Lenders are apparently heeding the warnings.
“The bottom line is, in the U.S. lenders are not using social data to make credit decisions,” says King. But he thinks the regulatory environment isn’t the only reason. Another issue is that this information tends to be “self-reported data,” which lenders are reluctant to trust. After all, if the consumer reports it, the consumer can change it.
But the other big reason lenders aren’t rushing to use social media data to screen out applicants, King says, is that they don’t feel they need it. “Lenders tell me all that time, ‘We have a hundred reasons to say no, we need another reason to say yes’,” he says.
His prediction is that this kind of information will be used in ways that allow consumers to opt in for more personalized offers. “Who is more likely to buy additional services? That’s where you’ll see more social (data used),” he says.
Still, that doesn’t mean your social media data can’t affect your financial life. There’s always the risk that sharing too much information can make you an easy target for identity theft. And if a creditor wants to poke around your public Facebook, Twitter or Pinterest postings, they are probably free to do so, as long as they don’t discriminate based on a prohibited factor, agree Yu and Hosie.
“It almost seems un-American, but creditors can have a policy that says that anyone who walks in with a blue shirt isn’t getting credit,” says Hosie. “Unless you know people of one of the protected classes (under ECOA) tend to wear blue shirts, you can decide not to lend to blue-shirted people.”
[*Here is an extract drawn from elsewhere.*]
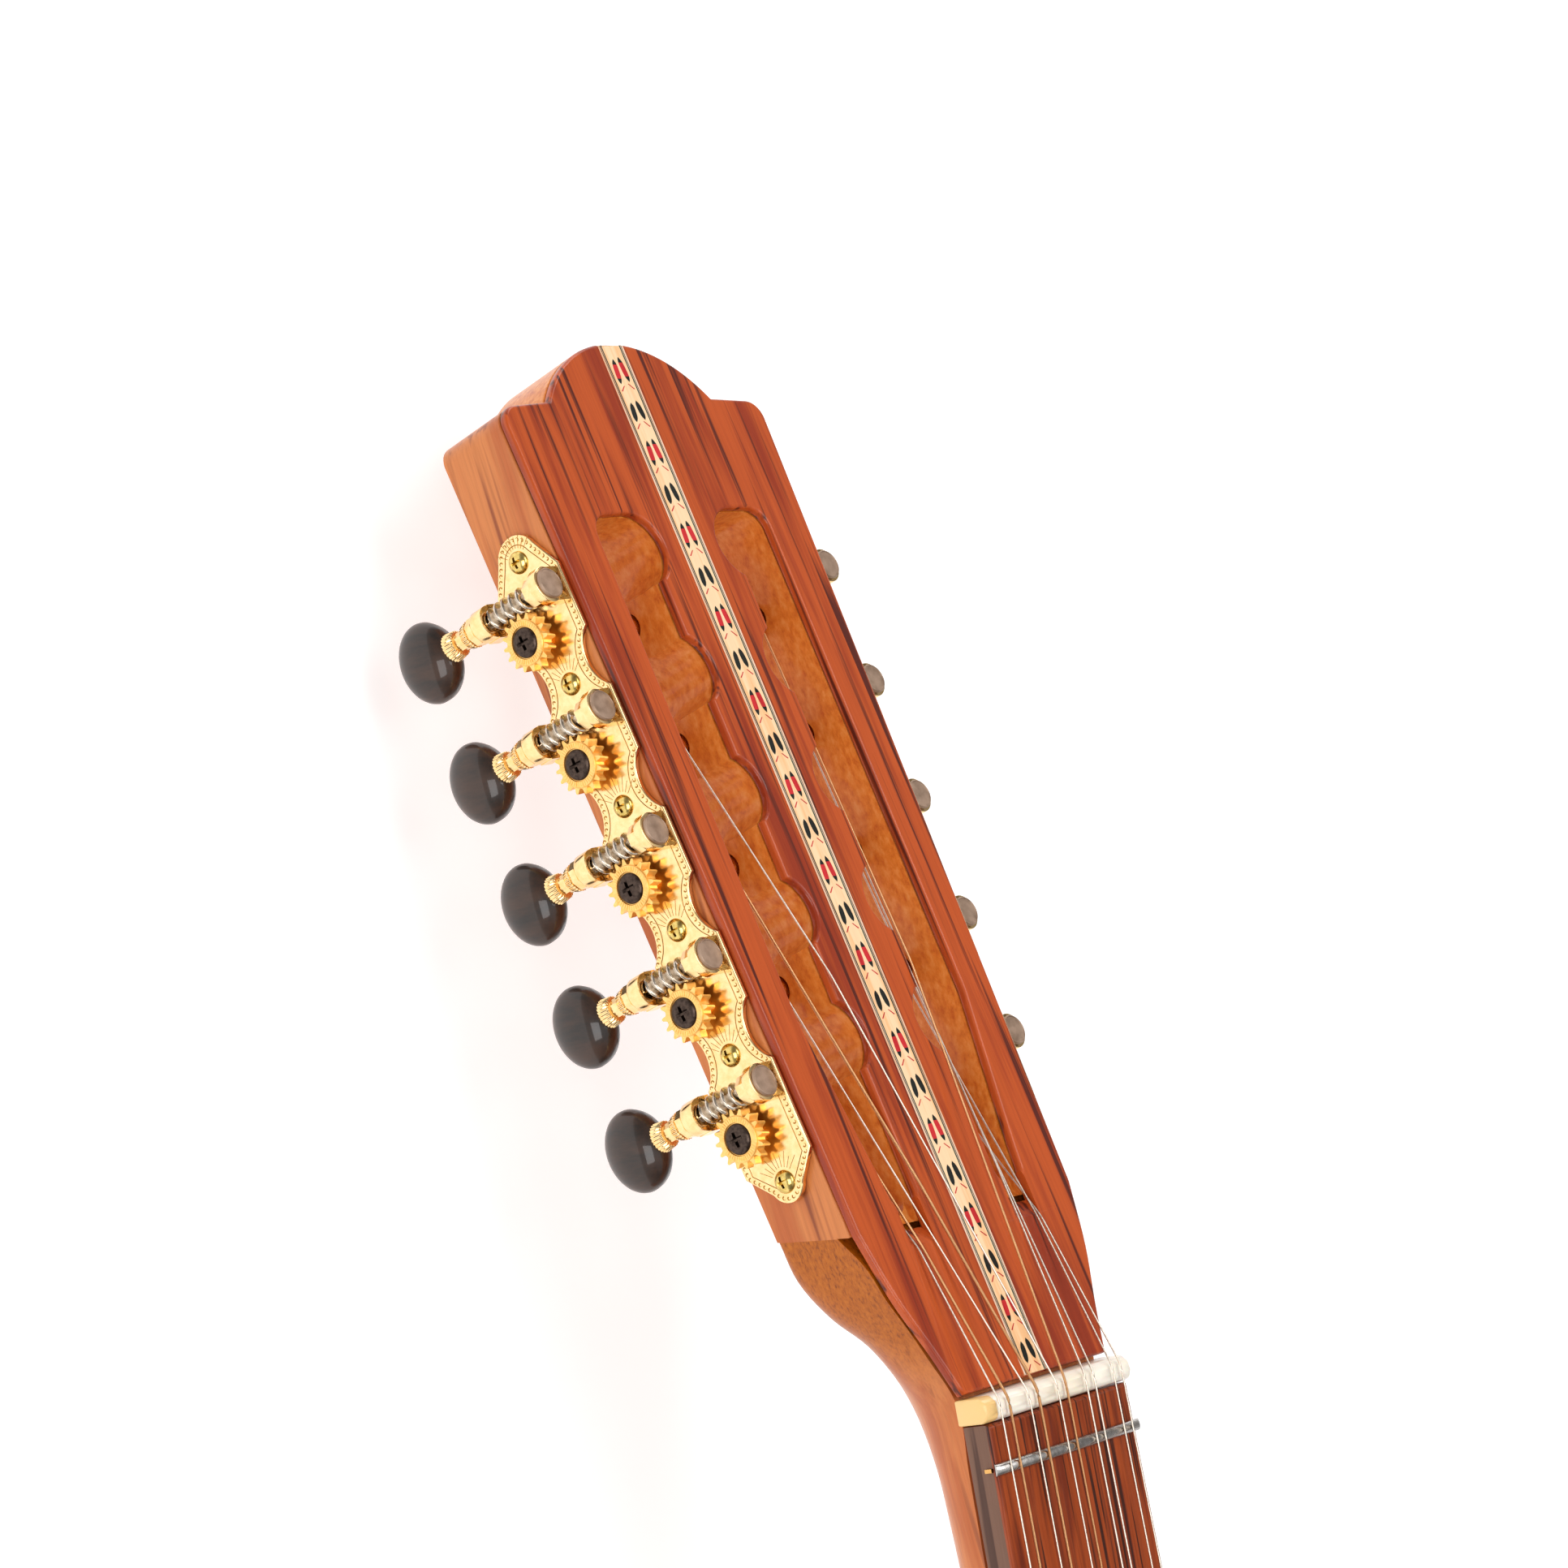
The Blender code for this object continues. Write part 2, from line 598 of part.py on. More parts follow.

So who’s to say a lender might not notice while perusing your Facebook page that you just took an expensive vacation and decide not to approve your application for a debt consolidation loan? “It’s somewhat akin to doing a drive-by to assess collateral before you give a mortgage,” says Hosie. “If I am, as a creditor, simply looking at someone’s page, that may be different than drawing an assessment based on (their) friends.”
King says consumers don’t need to be paranoid.
“Your friends are not going to ding your credit, your activities on social media are not going to ding your credit,” he says. “Just be yourself and these things will shake out.”